Mathématiques et Histoire

             Un des premiers rôles qu'on attribue aux mathématiques est celui de donner une certaine intelligibilité du monde (cela commence avec le monde des grandeurs), puis d'en donner des représentations (c'est le monde des nombres et des figures). La construction des nombres est tout à fait révélatrice de cette vision des mathématiques : comme le dit Kronecker, " Dieu a créé les nombres entiers, les autres sont l'œuvre des hommes ". Cette construction humaine illustre une valeur première des mathématiques : rationaliser le monde pour mieux le comprendre.

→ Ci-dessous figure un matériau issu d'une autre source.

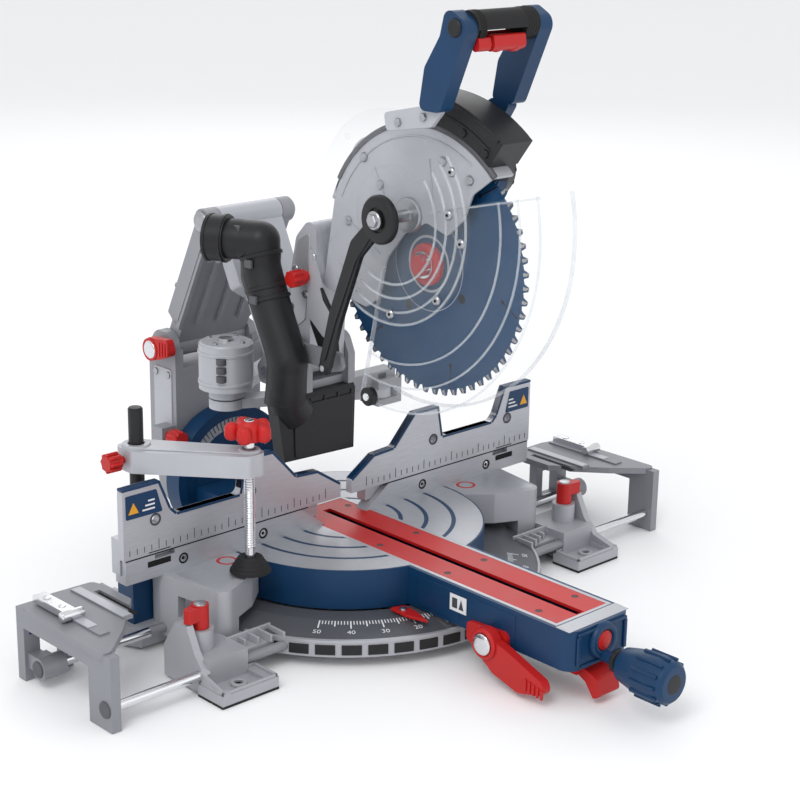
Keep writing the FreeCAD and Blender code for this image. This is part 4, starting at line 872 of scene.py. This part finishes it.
# extensions: raised ribs, stop details, rods and blank labels
def makeExtensions():
    for hand, tag, body, stop in ((-1, "Left", "extension_left", "stop_left"),
                                  (1, "Right", "extension_right", "stop_right")):
        bm = bmesh.new()
        for low, high in ((413.4, 425.6), (369.4, 381.6)):
            block(bm, sorted((hand * low, hand * high)), (-66, 33), (89.9, 90.6))
        piece(f"plateRibs{tag}", bm, "lightGrey", body, 0.4)
        # dark strip in the extension plate: painted shade down in its slot
        bm = bmesh.new()
        block(bm, sorted((hand * 355.4, hand * 362.6)), (-59, 15), (84.6, 85.2))
        piece(f"plateSlotShade{tag}", bm, "holeShade", body)
        bm = bmesh.new()
        turned(bm, "x", (-34, 94.9), [(hand * 410.6, 3.6), (hand * 410.8, 5.4), (hand * 413, 6),
                                      (hand * 437, 6),
                                      (hand * 438.4, 5.2), (hand * 438.6, 3.4)], 28)
        turned(bm, "z", (hand * 425, 14), [(98.6, 5.4), (99.9, 5), (100.1, 3)], 6)
        turned(bm, "z", (hand * 425, -16), [(98.6, 4.4), (99.8, 4), (100.0, 2.4)], 24)
        piece(f"stopScrews{tag}", bm, "chrome", stop, 0.3)
        bm = bmesh.new()
        for y in (-126, 2):
            turned(bm, "x", (y, 24), [(hand * 446.6, 6.6), (hand * 447.4, 9.6), (hand * 449, 9.2),
                                      (hand * 449.2, 5)], 28)
        piece(f"rodEnds{tag}", bm, "darkCast", body, 0.3)
        bm = bmesh.new()
        block(bm, (hand * 425 - 15, hand * 425 + 15), (28.4, 29.2), (54, 76))
        piece(f"extensionLabel{tag}", bm, "blue", body, 0.3)
        bm = bmesh.new()
        block(bm, (hand * 425 - 10, hand * 425 + 10), (28.0, 28.6), (60, 62))
        block(bm, (hand * 425 - 10, hand * 425 + 6), (28.0, 28.6), (66, 68))
        piece(f"extensionLabelLines{tag}", bm, "white", body)
        lock = f"lock_{tag.lower()}"
        bm = bmesh.new()
        turned(bm, "z", (hand * 300, -96), [(91.6, 7.6), (93.4, 7.2), (94, 4)], 28)
        piece(f"lockCap{tag}", bm, "steel", lock, 0.3)
        for y, place in ((-126, "Front"), (2, "Back")):
            bm = bmesh.new()
            hose(bm, [(hand * 300, y, 24), (hand * 443, y, 24)], 5.75, 28)
            piece(f"rodSkin{place}{tag}", bm, "chrome", body)


# clamp: winged knob, thread, cupped foot and small knob ribs
def makeClamp():
    x, y = -200, -60
    bm = bmesh.new()
    turned(bm, "z", (x, y), [(249.6, 10), (251, 15), (256, 17), (268, 15.5), (273, 11), (273.6, 4)], 40)
    for k in range(5):
        tip = polar((x, y), 19.5, 72 * k)
        turned(bm, "z", tip, [(251.4, 4), (253, 7), (257, 8.6), (266, 8), (270.4, 5.6), (271.2, 2)], 28)
    piece("clampKnob", bm, "red", "clamp_screw", 0.5)
    bm = bmesh.new()
    for k in range(28):
        z = 122 + k * 3
        turned(bm, "z", (x, y), [(z, 5.7), (z + 1, 6.45), (z + 1.6, 6.45), (z + 2.6, 5.7)], 26)
    turned(bm, "z", (x, y), [(104, 4), (104.4, 5.9), (250.4, 5.9), (250.6, 4)], 30)
    turned(bm, "z", (x, y), [(272.6, 6), (274.4, 5.6), (274.8, 3)], 24)
    piece("clampThread", bm, "chrome", "clamp_screw", 0, "clamp_screw")
    bm = bmesh.new()
    for r, z in ((23.6, 94), (21.2, 98), (18.6, 102), (16.2, 106)):
        turned(bm, "z", (x, y), [(z, r - 3), (z, r), (z + 1.8, r - 0.4), (z + 1.8, r - 3)], 44, ring=True)
    piece("clampFootRibs", bm, "rubber", "clamp_screw", 0.4)
    bm = bmesh.new()
    for k in range(8):
        at = polar((39, 224), 9.6, 45 * k)
        turned(bm, "x", at, [(-325.4, 1.6), (-324.4, 2.4), (-311, 2.4), (-309.6, 1.6)], 12)
    piece("clampLockRibs", bm, "red", "clamp_lock_knob")
    bm = bmesh.new()
    turned(bm, "z", (-284, 39), [(280.6, 8), (282.6, 7.4), (283, 3)], 28)
    piece("postCap", bm, "black", "base", 0.3)
    bm = bmesh.new()
    prism(bm, "z", [(-296, 30, 4), (-206, -72, 4), (-194, -62, 4), (-284, 40, 4)], 236.8, 238.6)
    turned(bm, "z", (x, y), [(236.6, 13), (240.6, 12), (240.6, 8), (236.6, 8)], 32, ring=True)
    turned(bm, "z", (-284, 39), [(236.6, 17), (240.4, 16), (240.4, 9.6), (236.6, 9.6)], 36, ring=True)
    piece("clampArmRib", bm, "lightGrey", "clamp_arm", 0.6)


# dust duct: one smooth hose over the CAD run, collar, clips and the ribbed chute
duct = {"radius": 24.1}


def makeDuct():
    lean = Vector((-0.5, 0.866, 0))
    bend = Vector((-70, 78, 437))
    top = bend + lean * 40
    bm = bmesh.new()
    path = bendy([top, bend + lean * 22, bend + Vector((0, 1, -8)), Vector((-70, 76, 404)),
                  Vector((-70, 54, 352)),
                  Vector((-70, 31, 304)), Vector((-70, 30, 268)), Vector((-66, 34, 246)),
                  Vector((-52, 36, 228))], 7)
    hose(bm, path, duct["radius"], 28)
    piece("ductHose", bm, "black", "carriage", 0)
    bm = bmesh.new()
    for start, r in ((42, 29.4), (62, 29.2)):
        a, b = bend + lean * start, bend + lean * (start + 4)
        hose(bm, [a, b], r, 36)
    for at, r in (((-70, 77, 420), 26.4), ((-70, 68, 382), 26.2), ((-70, 62, 370), 26.2)):
        way = Vector((0, -0.35, -1)).normalized() * 2.2
        hose(bm, [Vector(at) - way, Vector(at) + way], r, 32)
    piece("ductBands", bm, "black", "carriage", 0.5)
    bm = bmesh.new()
    for x, y, z in ((-94, 70, 414), (-95, 60, 372), (-94, 92, 452)):
        block(bm, (x - 3, x + 1), (y - 6, y + 6), (z - 5, z + 5))
    piece("ductClips", bm, "darkCast", "carriage", 0.8)
    bm = bmesh.new()
    prism(bm, "x", [(26, 246), (46, 246), (44, 252), (30, 252)], -88, 38)
    for k in range(6):
        x = -80 + 22 * k
        block(bm, (x, x + 3), (25.4, 27.4), (232, 245))
    piece("chuteRibs", bm, "black", "carriage", 0.6)
    # dark sheet inside the chute mouth: painted shade in the throat
    bm = bmesh.new()
    prism(bm, "y", [(-59, 235), (-57, 179), (29, 175), (30, 235)], 42.4, 43)
    piece("chuteThroatShade", bm, "holeShade", "carriage")
    bm = bmesh.new()
    prism(bm, "y", [(-62, 240, 5), (-60, 174, 5), (32, 170, 5), (33, 240, 5)], 25.0, 27.2)
    piece("chuteLip", bm, "black", "carriage", 0.6)


# glide linkage: ribs on the rear arm with painted shade for its pockets, caps on the pins, elbow barrel
# fittings
def makeLinkage():
    fold = math.radians(63.8)
    foot = Vector((0, 282.5, 262.6))
    along = Vector((0, -math.cos(fold), math.sin(fold)))
    out = Vector((0, math.sin(fold), math.cos(fold)))

    def onRear(x, run, lift):
        return (foot + along * run + out * lift + Vector((x, 0, 0))) * mm

    def rearBar(bm, a, b, wide, low, high):
        start, end = Vector(a), Vector(b)
        side = Vector((-(end - start).y, (end - start).x)).normalized() * wide / 2
        corners = [start - side, end - side, end + side, start + side]
        rings = [[bm.verts.new(onRear(c.x, c.y, lift)) for c in corners] for lift in (low, high)]
        bm.faces.new(rings[0])
        bm.faces.new(rings[1][::-1])
        for i in range(4):
            j = (i + 1) % 4
            bm.faces.new((rings[0][i], rings[0][j], rings[1][j], rings[1][i]))

    bm = bmesh.new()
    for low, high in ((42, 88), (92, 136)):
        rearBar(bm, (-60, low), (60, high), 5, 10.8, 15)
        rearBar(bm, (60, low), (-60, high), 5, 10.8, 15)
    rearBar(bm, (-66, 90), (66, 90), 6, 10.8, 16)
    piece("rearArmRibs", bm, "castGrey", "rear_arm", 0.8)
    # thin dark plates on the rear arm: painted shade standing in for its recessed pockets
    bm = bmesh.new()
    for cx in (-48, -17, 17, 48):
        for run in (54, 76, 104, 124):
            rearBar(bm, (cx - 7, run), (cx + 7, run), 10, 10.9, 11.4)
    piece("rearArmPocketShade", bm, "darkCast", "rear_arm", 0.4)
    knee = (194.4, 441.7)
    for name, hand in (("Left", -1), ("Right", 1)):
        bm = bmesh.new()
        turned(bm, "x", knee, [(hand * 73.6, 4), (hand * 73.8, 9), (hand * 72, 12.6), (hand * 67.6, 13)],
               36)
        piece(f"kneeCap{name}", bm, "steel", "rear_arm", 0.5)
        bm = bmesh.new()
        turned(bm, "x", (282.5, 262.6), [(hand * 75.6, 4), (hand * 75.8, 8), (hand * 74, 11),
                                         (hand * 69.6, 11.4)], 36)
        piece(f"columnCap{name}", bm, "steel", "column", 0.5)
    bm = bmesh.new()
    turned(bm, "x", (282.5, 262.6), [(-91.2, 5), (-91.4, 10), (-90, 12), (-88.8, 12)], 36)
    piece("glideBolt", bm, "chrome", "glide_lock_lever", 0.4)
    bm = bmesh.new()
    for k in range(4):
        block(bm, (-90.2, -88.6), (243 + 6 * k, 245.6 + 6 * k), (260 - k, 276))
    piece("glideLeverRibs", bm, "red", "glide_lock_lever", 0.3)
    centre = (-76.1, 139.9)
    bm = bmesh.new()
    turned(bm, "z", centre, [(299.6, 10), (299.6, 33), (302, 31), (303, 22), (303, 10)], 56, ring=True)
    turned(bm, "z", centre, [(250, 33.5), (250, 35.2), (254, 35.2), (254, 33.5)], 56, ring=True)
    turned(bm, "z", centre, [(288, 33.5), (288, 35.2), (292, 35.2), (292, 33.5)], 56, ring=True)
    piece("barrelRings", bm, "lightGrey", "lower_rear_link", 0.5)
    bm = bmesh.new()
    turned(bm, "z", centre, [(302.4, 0.01), (302.4, 10), (306, 9), (306.4, 5)], 32)
    for k in range(4):
        turned(bm, "z", polar(centre, 24, 90 * k + 20), [(302.6, 3.4), (304.6, 3.2), (305, 1.6)], 20)
    piece("barrelBolts", bm, "steel", "lower_rear_link", 0.3)
    bm = bmesh.new()
    for k in range(3):
        z = 258 + 11 * k
        turned(bm, "z", polar(centre, 33, 222), [(z, 6.4), (z + 8, 6.4)], 24)
    piece("barrelKnuckles", bm, "darkCast", "lower_rear_link", 0.6)


# column: panel, bevel scale band with marks, covers
def makeColumn():
    bm = bmesh.new()
    prism(bm, "x", [(262, 112, 6), (262, 236, 6), (300, 236, 6), (300, 112, 6)], -71.6, -69.6)
    piece("columnPanel", bm, "lightGrey", "column", 0.8)
    bm = bmesh.new()
    for y, z in ((268, 120), (294, 120), (268, 228), (294, 228)):
        turned(bm, "x", (y, z), [(-73.4, 2.4), (-73.6, 4.2), (-71.4, 4.8)], 20)
    piece("columnScrews", bm, "steel", "column", 0.3)
    bm = bmesh.new()
    for k in range(-50, 51, 5):
        a = math.radians(90 + k)
        reach = 66 if k % 15 else 62
        side = Vector((-math.sin(a), math.cos(a))) * 0.5
        near, far = (Vector((math.cos(a), math.sin(a))) * r + Vector((0, 89.9)) for r in (reach, 75))
        prism(bm, "y", [tuple(near - side), tuple(near + side), tuple(far + side), tuple(far - side)],
              225.6, 227.2)
    piece("bevelMarks", bm, "mark", "turntable")
    bm = bmesh.new()
    turned(bm, "y", (0, 89.9), [(226.4, 61), (226.4, 75.4), (227, 75.4), (227, 61)], 72, ring=True,
           sweep=(25, 155))
    piece("bevelBand", bm, "silverPaint", "turntable")
    # dark strips on the column back: painted shade in its slots
    bm = bmesh.new()
    for k in range(5):
        block(bm, (-44 + 20 * k, -32 + 20 * k), (310.4, 311.6), (118, 226))
    piece("columnBackSlotShade", bm, "darkCast", "column", 0.6)
    bm = bmesh.new()
    turned(bm, "y", (0, 89.9), [(331, 4), (331.8, 7), (331.8, 0.01)], 30)
    piece("lockShaftCap", bm, "steel", "bevel_lock_lever", 0.3)
    bm = bmesh.new()
    for k in range(10):
        at = polar((-81, 150), 9.6, 36 * k)
        turned(bm, "y", at, [(229, 1.6), (230, 2.2), (247, 2.2), (248, 1.6)], 12)
    piece("stopPinRibs", bm, "red", "bevel_stop_pin")
    bm = bmesh.new()
    for k in range(8):
        at = polar((36, 396), 8.6, 45 * k)
        turned(bm, "x", at, [(-59.4, 1.6), (-58.6, 2.2), (-44, 2.2), (-43, 1.6)], 12)
    piece("lockPinRibs", bm, "red", "head_lock_pin")


for make in (makeBlade, makeGuard, makeHead, makeHandle, makeTable, makeArmFront, makePointer, makeScale,
             makeFence,
             makeWings, makeExtensions, makeClamp, makeDuct, makeLinkage, makeColumn):
    make()
    print(make.__name__, "done")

             Dans cette construction des nombres non naturels, il y a deux niveaux, la construction des nombres " raisonnables " (rationnels), et la " constatation " qu'il existe des nombres " non raisonnables " (irrationnels). Il a fallu des siècles pour que ces derniers soient reconnus en tant que tels, mais le problème de leur existence était déjà posé chez les grecs en terme de grandeur avec le côté du carré et sa diagonale. Derrière cette " constatation " se cache l'essence même des mathématiques : la démonstration. La rationalisation du monde par les mathématiques permet à l'homme d'avoir une action intellectuelle sur lui. Une des valeurs essentielle des mathématiques est la " gestion personnelle et sociale de la vérité et de la décision ".

             Si l'on peut situer la naissance de ce mode de pensée chez les grecs, en le liant à un contexte politique original, la démocratie, c'est à travers les siècles et les civilisations que s'est peu à peu constitué un langage universel, fruit de toutes les pensées successives d'hommes de cultures très différentes. Voilà encore une valeur forte des mathématiques : l'universalité de sa symbolique et de son mode de validation de la vérité.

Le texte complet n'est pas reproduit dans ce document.